__STORED DATA__:
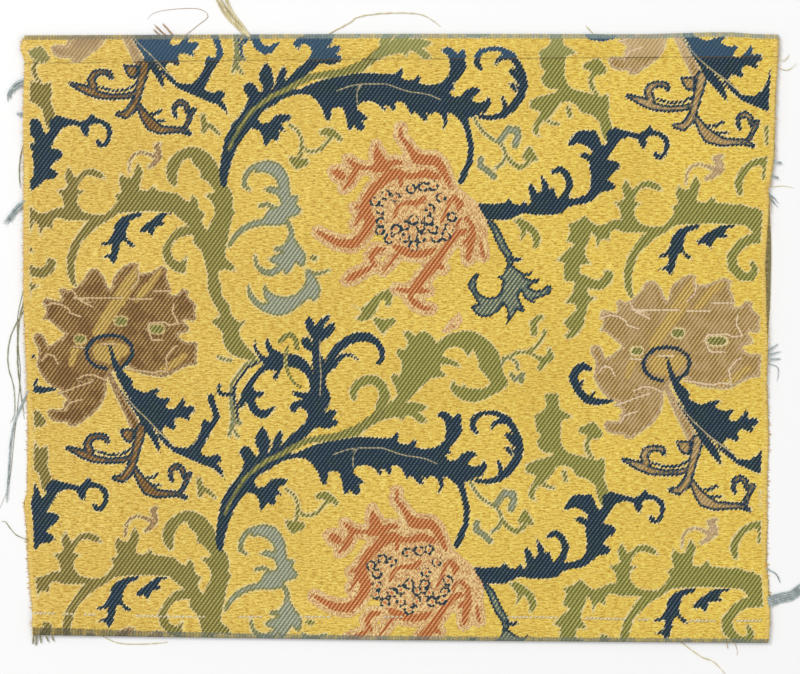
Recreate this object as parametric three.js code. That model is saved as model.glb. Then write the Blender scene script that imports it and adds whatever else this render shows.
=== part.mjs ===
// A cut length of brocaded silk that lies face up. One panel is folded under at its upper edge into
// a deep turning, and at its lower edge into a narrow hem. Its side edges are raw, and loose yarns
// hang from them and from the folds.
// Millimetres: X to the right across the cloth, Y up along it, Z up from the surface it lies on.
// The origin is on the underside, under the middle of the panel.

import * as THREE from 'three';
import { mergeVertices } from 'three/addons/utils/BufferGeometryUtils.js';

// The cloth and its folds
const CLOTH_THICKNESS = 1.0;
const LAYER_GAP = 0.3;
const PANEL_TOP = 147;
const PANEL_BOTTOM = -147;
const PANEL_WIDTH = 364;
const TURNING_DEPTH = 153;
const HEM_DEPTH = 12;
const TURNING_STEP_RUN = 40; // length over which the panel comes down off the turning
const HEM_STEP_RUN = 9; // the same at the hem
const STEP_CLEARANCE = 1.2; // from a layer's raw end to where the panel starts to come down
const COLUMNS = 27; // cells across the cloth
const ROW_PITCH = 11; // cells along the panel and the hem
const CLOSEST_ROWS = 1.5;
const TURNING_ROW_PITCH = 18;
const STEP_ROWS = 4; // cells where the panel comes down off the hem
const FOLD_STEPS = 4; // facets round each fold
const CREASE_INSET = 13; // from the upper fold to the old crease below it

// The yarns
const EDGE_GAP = 0.3; // between the cloth's edge and the strip that carries its loose ends
const STRIP_WIDTH = 1.0;
const YARN_HEIGHT = 0.7;
const TIP_SHARE = 0.55; // width of a yarn's tip, as a share of its root
const FRAY_WIDTH = 0.6;
const FRAY_PITCH = 3.6;
const FRAY_SHORTEST = 0.6;
const FRAY_LONGEST = 1.3;
const FRAY_CLEARANCE = 1.6; // from a short end to the root of a long yarn
const YARN_STEPS = 3; // facets between two points of a yarn's path
const STRIP_END = 5; // from a side strip's end to the fold
const CLOSEST_BENDS = 0.4; // in a strip's line
const RAGGEDNESS = 0.16; // how far its line wanders outwards
const RAGGED_PACE = 5.1; // how fast that changes along it
const SHORT_END_SLANT = 0.5; // how far along the edge a short end may lean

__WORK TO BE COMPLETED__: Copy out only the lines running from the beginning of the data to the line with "const CREASE_INSET = 13;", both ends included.

__RESPONSE TO THIS EXERCISE__:
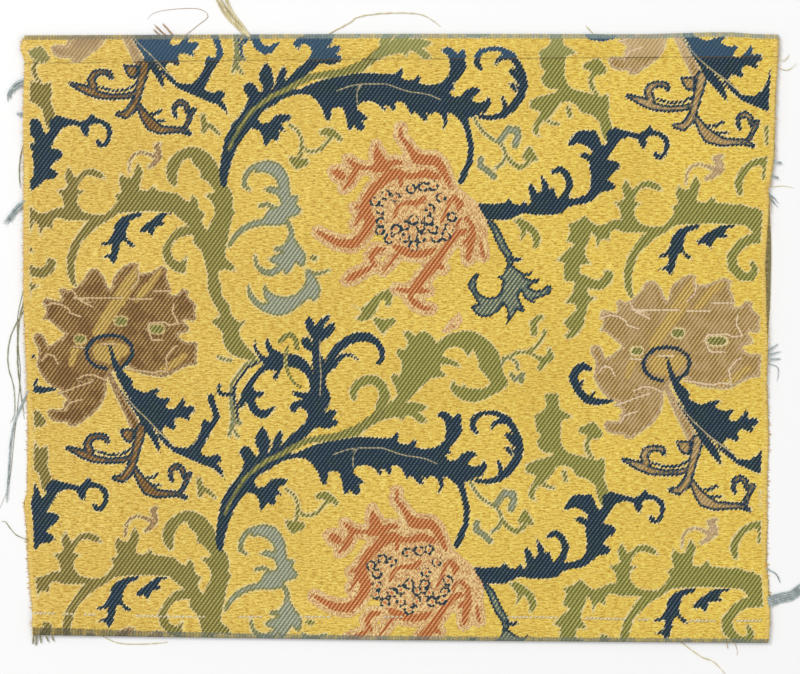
Recreate this object as parametric three.js code. That model is saved as model.glb. Then write the Blender scene script that imports it and adds whatever else this render shows.
=== part.mjs ===
// A cut length of brocaded silk that lies face up. One panel is folded under at its upper edge into
// a deep turning, and at its lower edge into a narrow hem. Its side edges are raw, and loose yarns
// hang from them and from the folds.
// Millimetres: X to the right across the cloth, Y up along it, Z up from the surface it lies on.
// The origin is on the underside, under the middle of the panel.

import * as THREE from 'three';
import { mergeVertices } from 'three/addons/utils/BufferGeometryUtils.js';

// The cloth and its folds
const CLOTH_THICKNESS = 1.0;
const LAYER_GAP = 0.3;
const PANEL_TOP = 147;
const PANEL_BOTTOM = -147;
const PANEL_WIDTH = 364;
const TURNING_DEPTH = 153;
const HEM_DEPTH = 12;
const TURNING_STEP_RUN = 40; // length over which the panel comes down off the turning
const HEM_STEP_RUN = 9; // the same at the hem
const STEP_CLEARANCE = 1.2; // from a layer's raw end to where the panel starts to come down
const COLUMNS = 27; // cells across the cloth
const ROW_PITCH = 11; // cells along the panel and the hem
const CLOSEST_ROWS = 1.5;
const TURNING_ROW_PITCH = 18;
const STEP_ROWS = 4; // cells where the panel comes down off the hem
const FOLD_STEPS = 4; // facets round each fold
const CREASE_INSET = 13; // from the upper fold to the old crease below it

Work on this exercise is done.